Tuesday, July 26, 2011

Lessons Learned...at 10pm

Last night Dotty and I both learned another "life lesson". We learned our lessons at 10pm (or sometime after that) and after a couple of hours of Dotty being...well just cranky.

Dotty seemed tired to me yesterday. Blame it on the heat. Blame it on a short nap. Whatever...but she seemed non-too-happy.

At 7:30 I made her take a bath and...gasp...wash her hair! According to Dotty, that made me the worst mother ever!

Then I let her watch tv in bed until 9pm when I made her...gasp...turn it off! Again, worst mother ever according to my child.

After an hour of me telling Dotty to...
Stop playing
Stop kicking me
Stop demanding I turn on the tv again
Stop getting out of bed
Stop making excuses
And...GO TO SLEEP!
The final straw was when Dotty pulled my hair...I was done.

I got out of her bed and got in my bed. Normally I lay with Dotty until she goes to sleep and then I go sleep in my bed the rest of the night but tonight I was done.

I told Dotty she would have to go to sleep on her own, by herself, in her bed.
Let the wailing begin.

Dotty cried loudly and at first begged me to come sleep with her (pleases included) ...then she demanded that I come sleep with her...then she said she never wanted me to sleep with her again!

I remained calmly in my bed and with each burst of tears and yelling of words I would simply say "Dotty go to sleep."
After about 10 times of that and a good minute...maybe minute and a half...Dotty was out.

See, I told you she was tired.

While it was a very short time that I listened to her cry, it felt like an eternity to me. I prayed asking God to give me the strength to not give in. I knew I had warned Dotty over and over again and I needed to stand firm (because as the old country song goes...You have got to stand for something or you will fall for anything...).

I knew if I caved then Dotty would try to make me cave again and again and again. But if I stood firm then maybe the next time Dotty would listen to me because she knew I wasn't making a threat...I was giving her a promise. And the next time might not be about going to bed...it might be about running into the street, talking to strangers...or later on...taking drugs, drinking and driving, missing curfew, etc.

I don't know what lays ahead for me and Dotty but I know I am trying to get my bluff in now when she is 3 because if I wait until she is 13 it will be too late.
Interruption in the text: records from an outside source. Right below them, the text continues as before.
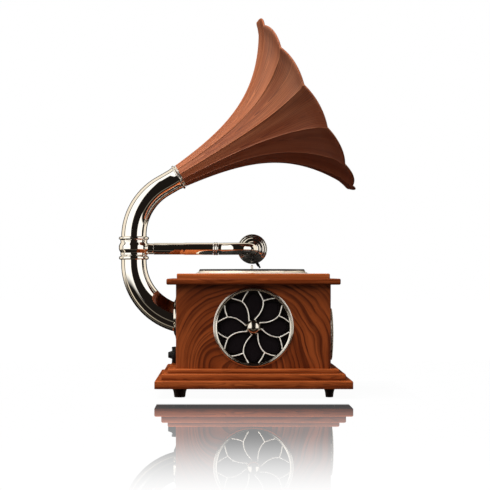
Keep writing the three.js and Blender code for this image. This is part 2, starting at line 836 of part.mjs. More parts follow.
// Cone driver behind a wall: frame, cone and magnet
function addDriver(group, name) {
  const front = -wallThickness - fit;
  const back = front - driverDepth;
  const flange = driverFlange / 2;
  const mouth = driverCutout / 2 - basketInset;
  const neck = driverMagnetDiameter / 2 + basketNeckWidth;
  group.add(
    mesh(
      `${name}_frame`,
      turned([
        [mouth, front],
        [flange, front],
        [flange, front - driverFlangeThickness],
        [mouth + basketSheet, front - driverFlangeThickness],
        [neck + basketSheet, back],
        [neck / 2, back],
        [neck / 2, back + basketSheet],
        [neck, back + basketSheet],
      ], innerSides),
      "steel",
    ),
  );
  const coil = neck / 2 - coilInset;
  const capTop = back + coneRoot + dustCapRise + coneSheet;
  const surround = (profile) => profile.map(([inwards, out]) => [mouth - inwards, front + out]);
  group.add(
    mesh(
      `${name}_cone`,
      turned([
        ...surround(surroundFront),
        [coil + coneSheet, back + coneRoot + coneSheet],
        [0, capTop],
        [0, capTop - coneSheet],
        [coil, back + coneRoot],
        ...surround(surroundBack),
      ], innerSides),
      "paper",
    ),
  );
  const magnet = driverMagnetDiameter / 2;
  const magnetTop = back - fit;
  group.add(
    mesh(
      `${name}_magnet`,
      turned([
        [0, magnetTop - driverMagnetThickness - magnetCapThickness],
        [magnet - magnetCapInset, magnetTop - driverMagnetThickness - magnetCapThickness],
        [magnet - magnetCapInset, magnetTop - driverMagnetThickness],
        [magnet, magnetTop - driverMagnetThickness],
        [magnet, magnetTop],
        [0, magnetTop],
      ], innerSides),
      "ferrite",
    ),
  );
}

sideGrille("near", 0);
sideGrille("far", Math.PI);

// Front grille: a domed guard with rings of slots, over a small dome driver
const front = wallGroup(quarter, frontGrilleHeight);
const guardRadius = frontGrilleDiameter / 2;
const guardInner = guardRadius - frontGrilleRim;
const guard = turned(
  [
    [guardInner, fit],
    [guardRadius, fit],
    [guardRadius, frontGrilleProud * guardEdge],
    [guardRadius - guardShoulderIn, frontGrilleProud * guardShoulder],
    [guardInner, frontGrilleProud * guardInnerEdge],
    [guardRadius * guardCrown, frontGrilleProud],
    [0, frontGrilleProud],
    [0, frontGrilleProud - guardSheet],
    [guardRadius * guardCrown, frontGrilleProud - guardSheet],
    [guardInner, frontGrilleProud * guardInnerEdge - guardSheet],
  ],
  guardSides,
);
const slots = [];
for (const [radius, count] of guardSlots) {
  for (let i = 0; i < count; i++) {
    const slot = new THREE.Shape();
    const span = Math.PI / count - slotSpacing / 2 / radius;
    slot.absarc(0, 0, radius + slotWidth / 2, -span, span, false);
    slot.absarc(0, 0, radius - slotWidth / 2, span, -span, true);
    const cutter = { depth: slotDepth, bevelEnabled: false, curveSegments: slotSteps };
    const bar = new THREE.ExtrudeGeometry(slot, cutter);
    bar.rotateZ((2 * Math.PI * i) / count);
    bar.translate(0, 0, frontGrilleProud - slotStart);
    slots.push(bar);
  }
}
front.add(mesh("front_grille", cut(guard, ...slots), "darkChrome"));
const tweeterFront = -wallThickness - fit;
const tweeterMouth = frontCutout / 2 - basketInset;
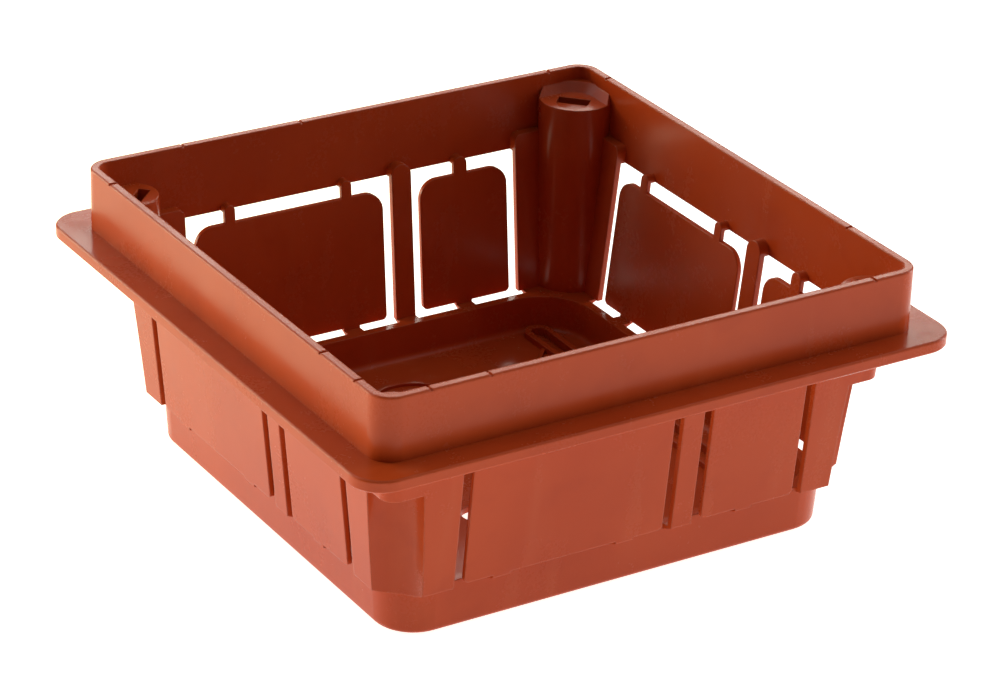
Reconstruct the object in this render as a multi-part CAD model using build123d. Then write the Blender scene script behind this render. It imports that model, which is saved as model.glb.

So another lesson learned for Dotty...a million or so to go.

The lesson I learned last night is one I already knew but I seem to be reminded of just how true it is every time I am faced with it. When I was young and got in trouble my parents would always say the old saying "this hurts me more than it hurts you". Back then I did not see how in the world it could. Now I see that while they were punishing me, it was breaking their hearts.

As a parent you never want to see your child sad or mad or hurt or crying
...especially if you are the one who brought on such things...but there is a time and a place where such things are needed.

Dotty was asleep in less than 90 seconds...I was up for well over an hour worried that she would hate me in the morning...or when she is 16. I love Dotty so much and I never want her to be upset with me but I also know that the right choice is usually the hardest one to make...and that is what I try to show Dotty every day of her life.

This morning Dotty woke up and her first words to me were...Can I watch Peppa Pig on the living room tv?

But her second words to me were...I love you Momma!

At that is the end of our lesson today.